Q95 Earl of Sandwich: We can deal with this quite quickly because I know we have more to cover. Minister, we picked up just one point in the TAC report, which obviously will need further consideration, about the joint committee set up under the FTA. The quickest thing is if I quote from the TAC report, which says that through the joint committee “The UK is able to adopt decisions … that may constrain its freedom to regulate in the future”. Elsewhere, it covers pesticides and deforestation, showing that there may be things coming down the line that we do not like but we cannot do anything about them in the joint committee. What do you feel? Are we going to have trouble with the parliamentary process? How do we deal with that?
Lord Grimstone of Boscobel: Perhaps we should not jump into being suspicious about the joint committee process before it has had a chance to show itself. The TAC committee has made this point, and we will be responding to the TAC committee in the round, so perhaps this committee will excuse me if I do not pick up that point specifically in the TAC context.

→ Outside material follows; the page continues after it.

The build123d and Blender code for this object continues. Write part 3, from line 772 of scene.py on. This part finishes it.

But, if I deal with it outside the TAC context, as it were, as I said earlier, if discussions in that joint committee ever ended up in the treaty being materially or significantly amended, or if they resulted in a new treaty, that would necessarily retrigger the CRaG process, coming back to the point that Madam Chair was making earlier.

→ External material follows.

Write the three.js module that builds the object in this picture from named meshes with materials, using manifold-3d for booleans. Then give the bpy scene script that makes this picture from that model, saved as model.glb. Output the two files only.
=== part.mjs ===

I am not having sleepless nights, thinking that the joint committee is going to be rewriting this agreement, because the agreement was reached by both parties in a very good spirit, with both countries acknowledging that it was a good agreement. We ought to keep in the back of our minds that both these agreements are good agreements for the UK. With due respect to some of the questions I have been asked, there may be items in these agreements that people wish had been done differently or better, but we should take a step back and ask, “Are these good agreements for the UK?” I would still rest my case, saying I do believe that these are good agreements in both cases for the UK.
Earl of Sandwich: Okay, well, we may come back to this later.